Consider the Taylor expansion of the utility function around the mean wealth $E[\tilde W]$:

\[u(\tilde W) = u(E[\tilde W]) + u'(E[\tilde W]) (\tilde W - E[\tilde W]) + \frac{1}{2} u''(E[\tilde W]) (\tilde W - E[\tilde W])^2 + R_3,\]

where $R_3$ is the remainder term. The first two terms are linear and quadratic, respectively. Taking expectations on both sides gives:

\[\begin{align*} E[u(\tilde W)] = u(E[\tilde W]) + \frac{1}{2} u''(E[\tilde W]) E[(\tilde W - E[\tilde W])^2] + E[R_3], \\ E[u(\tilde W)] = u(E[\tilde W]) + \frac{1}{2} u''(E[\tilde W]) \text{Var}(\tilde W) + E[R_3]. \end{align*}\]

If $E[R_3] = 0$, expected utility depends only on the mean and variance of wealth.
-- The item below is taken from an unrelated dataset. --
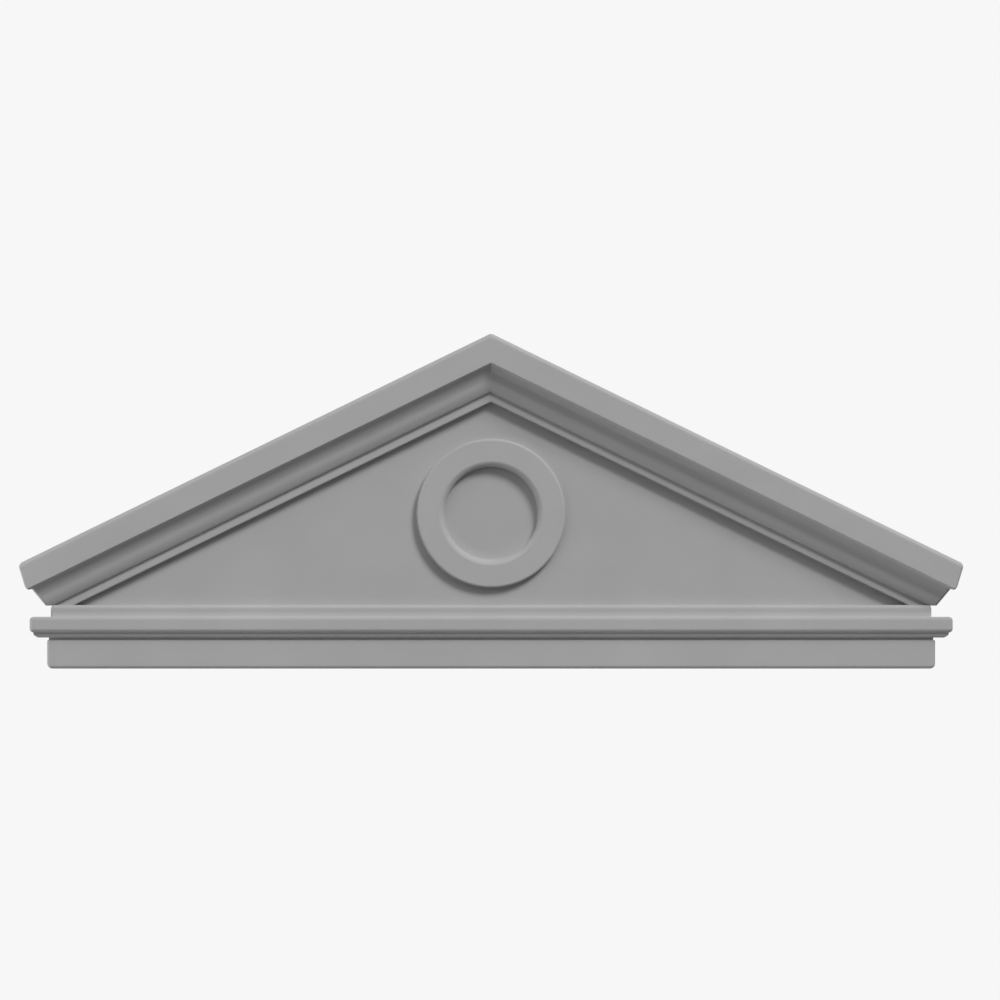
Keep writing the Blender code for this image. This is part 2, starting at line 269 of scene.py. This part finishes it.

In this case, mean-variance optimization is justified. Otherwise, higher-order terms affect expected utility, and the mean-variance approach may not be accurate.

Now, consider the $E[R_3]$ term:

\[E[R_3] = \sum_{n=3}^{\infty} \frac{1}{n!} u^{(n)}(E[\tilde W]) E[(\tilde W - E[\tilde W])^n],\]

to ensure $E[R_3] = 0$, we need either:

1. $u^{(n)}(E[\tilde W]) = 0$ for all $n \ge 3$, or
2. $E[(\tilde W - E[\tilde W])^n] = 0$ for all $n \ge 3$.

The first condition is satisfied by a quadratic utility function. The second is satisfied if wealth is normally distributed, since higher moments are zero. In both cases, mean-variance optimization is reasonable.

Quadratic Utility Function Example

Consider the quadratic utility function:

\[\begin{cases} u(z) = z - \frac{b}{2} z^2, \quad b > 0 \\ u' = 1 - b z, \quad 1 - b z > 0\\ u'' = -b. \\ u^{(n)} = 0, \ n \ge 3. \end{cases}\]

Here, $E[R_3] = 0$, so mean-variance optimization is justified.

Normal Distribution Example

The moments of a normal distribution are:

\[\begin{cases} E[\tilde W] = \mu, \\ \text{Var}(\tilde W) = \sigma^2, \\ E[(\tilde W - E[\tilde W])^n] = 0, \ n \ge 3. \end{cases}\]

Again, $E[R_3] = 0$, so mean-variance optimization is justified.

Conclusion

In summary, mean-variance optimization is reasonable when the utility function is quadratic or wealth is normally distributed. In these cases, higher-order moments do not affect expected utility, and the mean-variance approach is accurate. In other situations, higher-order moments matter and mean-variance optimization may not be precise.

In practice, neither of these assumptions is strictly satisfied. However, higher-order effects are usually small, so mean-variance optimization remains a good approximation and is widely used in real-world portfolio management.